By Kevin Binversie
It’s only been a week since her election to the Wisconsin State Supreme Court, but it looks as if some in the mainstream Wisconsin media are already doing all they can to convince Badger State residents they didn’t elect a partisan liberal, but a “moderate” to the high court. Chief among these is the lead editorial from this weekend’s Wisconsin State Journal.
Entitled “Rebecca Dallet’s Win Reassuring for Wisconsin’s High Court,” the newspaper tries to relay the idea that by electing the Milwaukee circuit court judge, Wisconsin voters made the best choice for “independence” in the state judiciary. How does it try to sell this argument? By not actually mentioning anything Dallet or her general election campaign did to prove her independence from state progressives, unions, or liberal political infrastructure, but instead pointing out that far-left liberal candidate and Madison attorney Tim Burns was rejected by voters in the February primary:
The governor needn’t worry about the far left. They lost miserably — more than six weeks ago — when overtly partisan and progressive candidate Tim Burns, a Madison attorney, got creamed in the three-way primary for Wisconsin Supreme Court on Feb. 20.
…In sharp contrast, Burns had attempted to radically change how high-court elections are conducted. Running for what’s supposed to be a nonpartisan and neutral position on the state’s highest court, Burns had touted himself as “an unshakable champion of liberal, Democratic and progressive values.”
Voters wisely and soundly rejected his disturbing campaign, which was a direct threat to what independence is left on the high court. Judicial elections, which force candidates for the high court to raise lots of money and woo support from special interests, are undermining the court’s credibility.

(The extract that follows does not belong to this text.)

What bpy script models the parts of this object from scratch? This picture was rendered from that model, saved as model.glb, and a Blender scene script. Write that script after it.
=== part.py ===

While all true, the editorial fails to follow up on what became of many of Burns’ hard left supporters. In the days after the primary, Burns himself and other high-profile Wisconsin progressives such as U.S. Rep. Mark Pocan (D-Madison), former Gov. Jim Doyle, and state Appeals Court Judge Jo Anne Kloppenburg all backed Dallet. Some, like Pocan, had initially backed Burns.
Where the editorial also fails in its defense of Dallet’s ‘moderation,’ is in both her record and campaign rhetoric. There’s little to nothing about her infamous “San Francisco Values” comment, or the thousands in national liberal money which poured into the race at the last minute. Nor does the State Journal seem to care about comments she made during the primary about how the high court decides cases related to Act 10 and the John Doe investigations.
“Act 10, I think the court got it wrong.”
“The John Doe case… that case involved the coordination of special interest dark money with politics, and the court did not even let the investigation go forward.”
Instead, all the editorial does is provide cover for Dallet’s supposed judicial independence by mentioning a past endorsement of Dallet by state Supreme Court Justice Pat Roggensack years ago when the former was seeking re-election in Milwaukee. What it then fails to do is point out the numerous attacks Dallet made against Roggensack and other conservatives on the court; attacks which got so heated, they forced Roggensack’s daughter – fellow Milwaukee Circuit Court Judge Ellen Brostrom – to withdraw her earlier endorsement of Dallet.
State Supreme Court candidate Rebecca Dallet has lost a key endorsement after criticizing the operation of the high court under the leadership of Chief Justice Patience Roggensack.
Roggensack’s daughter, Milwaukee County Circuit Judge Ellen Brostrom, had supported Dallet, who is also a Milwaukee County judge, during the three-way primary contest for an opening on the Supreme Court. Brostrom is a close personal friend of Dallet’s.
But Brostrom’s name no longer appears on a list of officials supporting Dallet on the candidate’s website. Roggensack hasn’t endorsed Dallet or her opponent, Sauk County Circuit Judge Michael Screnock.
“Judge Brostrom withdrew her support following Dallet’s criticism of the Supreme Court and the chief justice, in particular,” said a source close to Brostrom.
So while the editorial writers at the Wisconsin State Journal might feel voters have a new voice for “judicial independence” on the state’s highest court, they provide very shallow proof to convince those who believe otherwise. Nor do they give any evidence that would suggest that Dallet will be nothing more than a reliable third vote for the court’s liberal wing.
Finally, if the paper wished to give insight into how Dallet will be able to bridge the animosity between former Chief Justice Shirley Abrahamson and the current Chief Justice Roggensack this editorial severally missed its opportunity. Instead it reads nothing more than as a “Aren’t we glad we got Dallet?” puff piece instead of a serious discussion on how impartial our newest state supreme court justice is or isn’t.